══ Supplied data
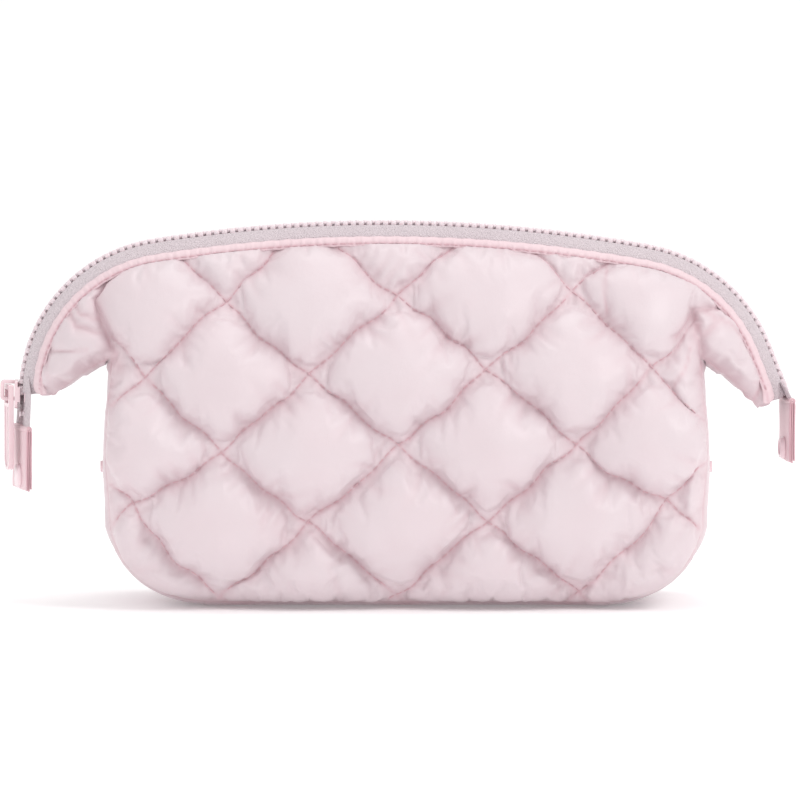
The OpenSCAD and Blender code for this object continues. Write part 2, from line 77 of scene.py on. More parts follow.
def mesh_object(name, points, quads, tris=None):
    """Smooth-shaded mesh object from arrays of points and of four- and three-cornered faces."""
    mesh = bpy.data.meshes.new(name)
    corners = quads.ravel()
    starts = np.arange(0, len(corners), 4)
    if tris is not None and len(tris):
        starts = np.concatenate([starts, len(corners) + np.arange(0, tris.size, 3)])
        corners = np.concatenate([corners, tris.ravel()])
    mesh.vertices.add(len(points))
    mesh.vertices.foreach_set("co", np.asarray(points, dtype=np.float32).ravel())
    mesh.loops.add(len(corners))
    mesh.loops.foreach_set("vertex_index", corners.astype(np.int32))
    mesh.polygons.add(len(starts))
    mesh.polygons.foreach_set("loop_start", starts.astype(np.int32))
    mesh.update(calc_edges=True)
    mesh.validate()
    mesh.shade_smooth()
    piece = bpy.data.objects.new(name, mesh)
    bpy.context.scene.collection.objects.link(piece)
    return piece


across = np.linspace(-floor_size, floor_size, 5)
flat_run = np.linspace(-floor_size, sweep_start, 12)
turn = np.linspace(0, math.pi / 2, 24)[1:]
floor_y = np.concatenate([flat_run, sweep_start + sweep_radius * np.sin(turn), [sweep_start + sweep_radius]])
floor_z = np.concatenate([0 * flat_run, sweep_radius * (1 - np.cos(turn)), [3.5]])
sweep = np.zeros((len(across), len(floor_y), 3))
sweep[..., 0] = across[:, None]
sweep[..., 1] = floor_y[None, :]
sweep[..., 2] = floor_z[None, :]
backdrop = surface("backdrop", sweep)
paper = bpy.data.materials.new("white_paper")
paper.use_nodes = True
paper.node_tree.nodes["Principled BSDF"].inputs["Base Color"].default_value = (0.98, 0.98, 0.982, 1)
paper.node_tree.nodes["Principled BSDF"].inputs["Roughness"].default_value = 0.85
paper.node_tree.nodes["Principled BSDF"].inputs["Emission Color"].default_value = (1, 1, 1, 1)
paper.node_tree.nodes["Principled BSDF"].inputs["Emission Strength"].default_value = 0.13
backdrop.data.materials.append(paper)

world = bpy.data.worlds.new("studio")
world.use_nodes = True
world.node_tree.nodes["Background"].inputs["Color"].default_value = (1.0, 0.99, 0.985, 1)
world.node_tree.nodes["Background"].inputs["Strength"].default_value = 0.85
bpy.context.scene.world = world
bpy.context.scene.view_settings.view_transform = "Standard"

middle = Vector((0.0, 0.0, 0.075))
lamps = [("window", (1.1, -0.9, 1.3), 0.9, 8.5, (1.0, 0.99, 0.98)),
         ("fill", (-1.3, -0.9, 0.7), 1.2, 1.5, (0.97, 0.98, 1.0)),
         ("top", (0.1, 0.25, 1.5), 0.9, 4.0, (1.0, 1.0, 1.0))]
for name, place, size, power, tint in lamps:
    lamp = bpy.data.lights.new(name, "AREA")
    lamp.shape = "DISK"
    lamp.size = size
    lamp.energy = power
    lamp.color = tint
    stand = bpy.data.objects.new(name, lamp)
    stand.location = place
    stand.rotation_euler = (middle - Vector(place)).to_track_quat("-Z", "Y").to_euler()
    bpy.context.scene.collection.objects.link(stand)

lens = bpy.data.cameras.new("camera")
lens.lens = 400
lens.sensor_width = 36
camera = bpy.data.objects.new("camera", lens)
camera_far = 3.42
camera_rise = math.radians(4.0)
aim = Vector((-0.0004, 0.0, 0.0776))
camera.location = aim + camera_far * Vector((0, -math.cos(camera_rise), math.sin(camera_rise)))
camera.rotation_euler = (aim - camera.location).to_track_quat("-Z", "Y").to_euler()
bpy.context.scene.collection.objects.link(camera)
bpy.context.scene.camera = camera

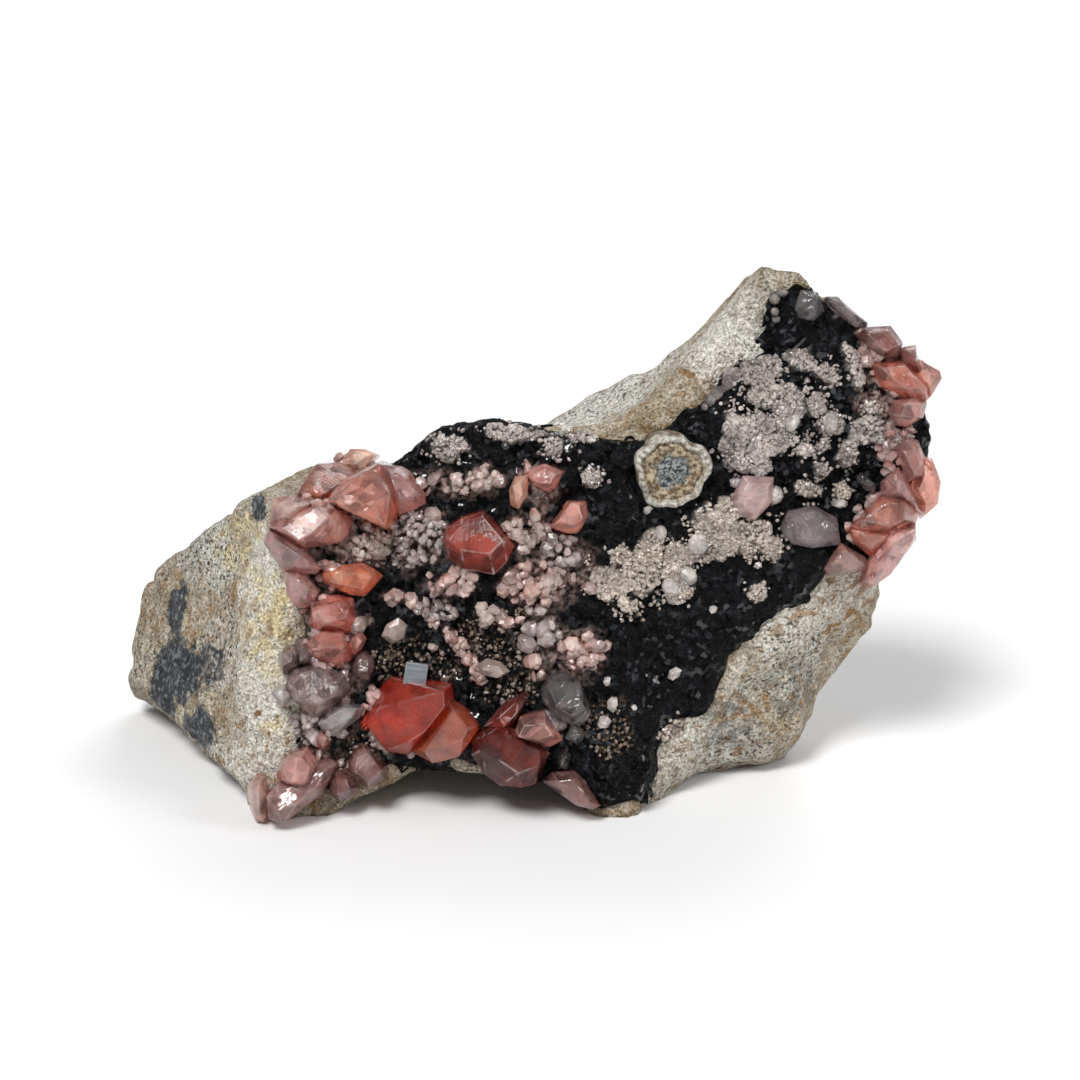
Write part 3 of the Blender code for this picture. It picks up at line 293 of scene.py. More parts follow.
# %% [markdown]
# The rock is easiest to describe as a field: a number that says how far outside the stone a point is. Each
# block of the stone is bounded by broken faces; blocks are joined and hollows taken out with soft corners,
# and noise of several sizes adds lumps. The surface is wherever the field is zero, so the crust, which is a
# layer on the stone, is simply another level of the same field.

# %% Noise and soft joins
LATTICE = 32


def lattice_noise(points, size, seed):
    """Random values from -1 to 1 on a lattice of the given size, blended smoothly between its corners."""
    lattice = np.random.default_rng(seed).uniform(-1.0, 1.0, (LATTICE, LATTICE, LATTICE))
    cell = points / size
    low = np.floor(cell).astype(int)
    share = cell - low
    share = share * share * (3 - 2 * share)
    total = np.zeros(len(points))
    for corner in np.ndindex(2, 2, 2):
        weight = np.prod(np.where(np.array(corner) == 1, share, 1 - share), axis=1)
        index = (low + corner) % LATTICE
        total += weight * lattice[index[:, 0], index[:, 1], index[:, 2]]
    return total


def domes(points, size, seed):
    """Round mounds side by side: one minus the squared distance to the nearest jittered lattice point."""
    jitter = np.random.default_rng(seed).uniform(0.15, 0.85, (LATTICE, LATTICE, LATTICE, 3))
    cell = points / size
    low = np.floor(cell).astype(int)
    nearest = np.full(len(points), 9.0)
    for step in np.ndindex(3, 3, 3):
        home = low + np.array(step) - 1
        index = home % LATTICE
        centre = home + jitter[index[:, 0], index[:, 1], index[:, 2]]
        nearest = np.minimum(nearest, ((cell - centre) ** 2).sum(axis=1))
    return 1 - nearest


def smooth_max(a, b, width):
    """The larger of two fields, with the corner between them rounded over the given width."""
    share = np.clip(0.5 + 0.5 * (a - b) / width, 0, 1)
    return b + (a - b) * share + width * share * (1 - share)


# %% [markdown]
# The stone is a few blocks joined softly, each bounded by the planes it broke along. A pocket is taken out
# of the front, where the crystals grew.

# %% The rock's broken faces
EDGE_ROUND = 1.2
JOIN_ROUND = 3.5
# Each face is (outward direction, distance from the layout's zero along it), in millimetres.
RIGHT_SLAB = (
    ((0.12, -0.98, 0.19), 12.6), ((-0.58, 0.03, 0.81), 27.8), ((-0.48, 0.43, 0.77), 32.6),
    ((0.50, 0.35, 0.79), 58.6), ((0.99, 0.05, -0.11), 37.0), ((0.85, 0.05, -0.52), 25.0),
    ((0.61, -0.70, -0.38), 15.4), ((0.12, 0.95, 0.28), 22.5), ((0.66, 0.74, 0.12), 35.5),
    ((0.30, 0.80, -0.52), 15.5), ((-0.95, 0.20, -0.10), 4.0), ((0.00, 0.00, -1.0), 0.5),
)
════
Repeat exactly the lines running from the one with "Write part 3" through the one with "LATTICE = 32", both included.

Write part 3 of the Blender code for this picture. It picks up at line 293 of scene.py. More parts follow.
# %% [markdown]
# The rock is easiest to describe as a field: a number that says how far outside the stone a point is. Each
# block of the stone is bounded by broken faces; blocks are joined and hollows taken out with soft corners,
# and noise of several sizes adds lumps. The surface is wherever the field is zero, so the crust, which is a
# layer on the stone, is simply another level of the same field.

# %% Noise and soft joins
LATTICE = 32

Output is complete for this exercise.